Bringing Truth to the Wild, November 18, 2014 – Dr. Douglas Kennedy, Ed.D., CPRP, Virginia Wesleyan College
This week’s press is filled with new information about an old story: that of Chris McCandless, the subject of Jon Krakauer’s 1996 bestselling book, Into the Wild. As millions of people now know, Chris was a young man whose cross-country adventure ended tragically in the Alaskan wild. In the years that have followed, some have called Chris an inspiration while others have called him a fool. And a generation of high school and college students has benefited from required reading that has tested their beliefs about balancing responsibility and pursuing their dreams.
In the eighteen years that Into the Wild has been required reading, it’s allowed millennials who have grown up with answers just a touch of their cell phone away to contemplate a life not easily understood. Schools requiring Into the Wild either as the “summer read” prior to arrival on campus—shortly thereafter as part of a “First Year Experience” program—or as integrated coursework, have found it to provoke exactly what they want within their classrooms: passionate and opinionated discussions offered by students who identify with Chris because of their similarity in age and background. What at first appears to be two camps—”He followed his own path” or “He was selfish and unprepared”—always after time and contemplation blend together. Students start to see that the world isn’t as black and white as their rubric-rich education has trained them. They also learn that there are still questions left unanswered.
Lesson number one: A lot of answers to the world’s problems have been found by those who came before you. Now you’re in college, or soon will be, and it’s your job to come up with your own. Krakauer himself demonstrates how unanswered questions can gnaw at the inquisitive mind; after almost twenty years of swirling theories and criticism over his hypothesis that ingested seeds were the cause of McCandless’s death, he took it upon himself to have a sample of seeds tested. In a New Yorker piece Krakauer wrote long after he could have forgotten about McCandless, he presented the findings that the seeds carried a toxin causing paralysis. This supported not only his own theory, but that of McCandless, who had written in his journal, “fault of potato seed.”
Cause of death answered? Hardly.
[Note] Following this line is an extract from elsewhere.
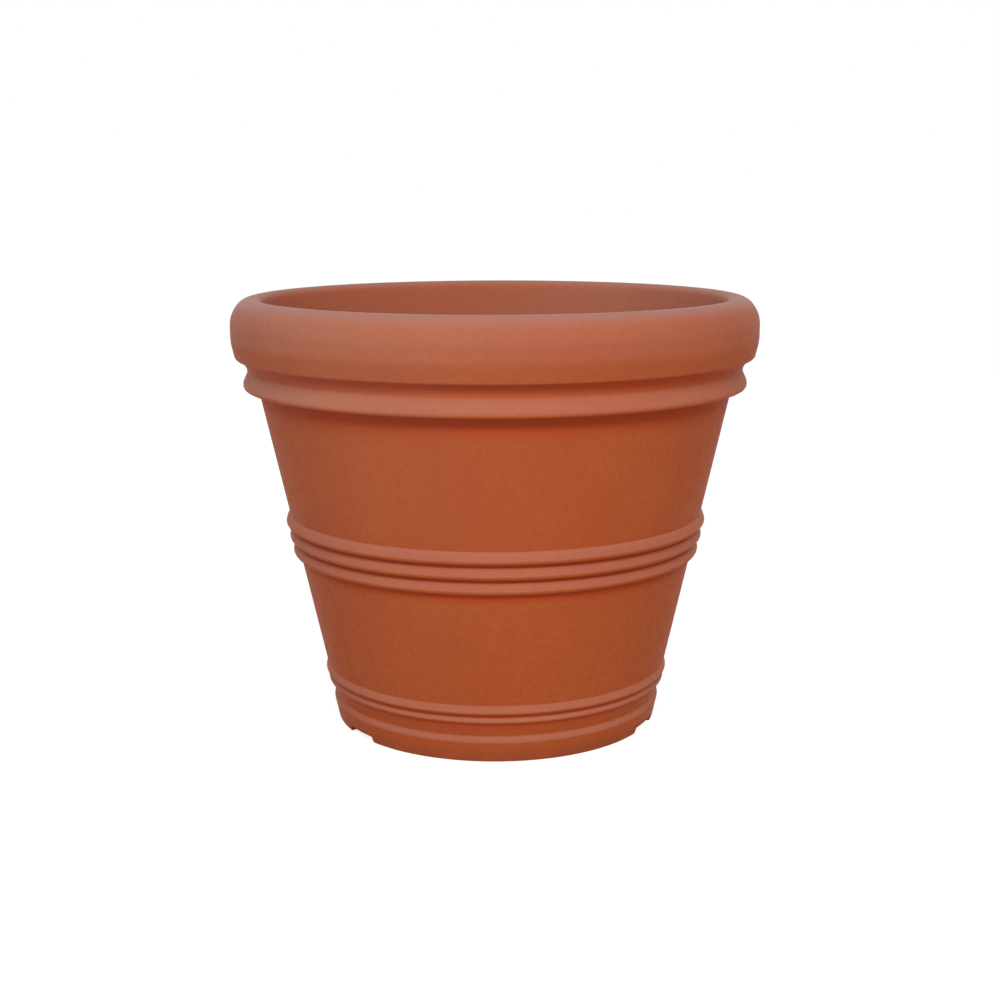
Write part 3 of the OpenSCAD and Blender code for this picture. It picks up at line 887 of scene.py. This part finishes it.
# %% Sky
SKY = 0.49
world = bpy.data.worlds.new("studio_sky")
world.use_nodes = True
bpy.context.scene.world = world
sky = world.node_tree
sky.nodes.clear()
soft_sky = add(sky, "ShaderNodeBackground", {"Color": grey(1.0), "Strength": SKY})
white_sky = add(sky, "ShaderNodeBackground", {"Color": grey(1.0), "Strength": 1.0})
skies = {0: seen_rays(sky), 1: soft_sky.outputs[0], 2: white_sky.outputs[0]}
shown_sky = add(sky, "ShaderNodeMixShader", skies)
add(sky, "ShaderNodeOutputWorld", {"Surface": shown_sky.outputs[0]})
print("the sky lights the planter at", SKY)

# %% A broad, low softbox in front
LAMP_LEVEL = 0.64
LAMP_FAR, LAMP_W, LAMP_H = 3.6, 3.0, 0.7
LAMP_UP, LAMP_SIDE = math.radians(36.0), math.radians(2.0)
AIM = Vector((0.0, 0.0, 0.3))
lamp_data = bpy.data.lights.new("softbox", "AREA")
lamp_data.shape = "RECTANGLE"
lamp_data.size, lamp_data.size_y = LAMP_W, LAMP_H
lamp_data.energy = LAMP_LEVEL * (math.pi * LAMP_FAR) ** 2
lamp = bpy.data.objects.new("softbox", lamp_data)
bpy.context.scene.collection.objects.link(lamp)
towards = Vector((
    math.sin(LAMP_SIDE) * math.cos(LAMP_UP),
    -math.cos(LAMP_SIDE) * math.cos(LAMP_UP),
    math.sin(LAMP_UP),
))
lamp.location = AIM + towards * LAMP_FAR
lamp.rotation_euler = towards.to_track_quat("Z", "Y").to_euler()
print(f"softbox of {lamp_data.energy:.1f} W, {LAMP_FAR} m away")

# %% Camera
CAMERA_BACK, CAMERA_UP = 1.9792, 0.6792
CAMERA_YAW, CAMERA_PITCH, CAMERA_ROLL = math.radians(0.196), math.radians(11.454), math.radians(0.14)
FOCAL_PIXELS, PICTURE, SENSOR = 1565.0, 1000, 36.0
camera_data = bpy.data.cameras.new("camera")
camera_data.sensor_width = SENSOR
camera_data.lens = SENSOR * FOCAL_PIXELS / PICTURE
camera = bpy.data.objects.new("camera", camera_data)
bpy.context.scene.collection.objects.link(camera)
camera.location = (0.0, -CAMERA_BACK, CAMERA_UP)
camera.rotation_euler = (math.pi / 2 - CAMERA_PITCH, CAMERA_ROLL, -CAMERA_YAW)
bpy.context.scene.camera = camera
bpy.context.scene.view_settings.view_transform = "Standard"
print(f"camera {CAMERA_BACK} m in front, {CAMERA_UP} m up, lens {camera_data.lens:.1f} mm")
The debate continues and provides students with lesson number two: Don’t be so fast to accept the “truth.” At a time when most students consider “digging” for information going to a third screen in a google search, Krakauer proves otherwise in his continued quest to understand this story.
Now students can learn a third lesson: Things change, and sometimes your opinion should, too. After years of reading and hearing the opinions of others, Christopher McCandless’s sister Carine has spoken about her own life and added information needed to truly understand her brother. Her book, The Wild Truth, opens the front door to the McCandless household, where she and Chris weathered a violent and tumultuous environment. The revelatory book provides new information about her father’s deceptive behavior, her six other brothers and sisters from a different mother, and that she and Chris were in fact the products of an affair. All of a sudden, the selfish brother who was just pursuing his own dreams is seen a great deal more sympathetically. All of a sudden, the self-centered young man who seemed to forget the sister he adored may be viewed as so protective of her that he never shared where he was lest their parents punish her for that knowledge.
What we see in Carine McCandless’s book is what Krakauer knew but was asked by her not to reveal. That too is something many students will identify with, even in an age where every event is self-promoted on social media: people and their families still have secrets. But this new book doesn’t close the story of Chris McCandless’s life, or answer all of our questions. Instead, it allows us to consider new information and possibly change our opinion while learning more about his sister and the lessons she learned from Chris even after his death. The Wild Truth then becomes a companion to Into the Wild, and not a sequel.
That’s lesson four: college courses, and especially those in your major, do not stand alone—they’re integrated. The intro class of course leads into the intermediate class, but so too does the art course develop the creativity needed to succeed in a marketing course. The Wild Truth may stand on its own in the same way that Into the Wild does. But those who read the latter get the most benefit by also reading the former. Perhaps that’s lesson five and the best lesson that Carine McCandless’s book teaches. Students, your learning won’t end when you graduate. Your education helps prepare you for the rest of your life only if your openness to learning continues. For those who longed for more, The Wild Truth provides that opportunity to understand Chris McCandless, his sister, Carine, and how their life growing up shaped them into people who both have a story worth understanding better.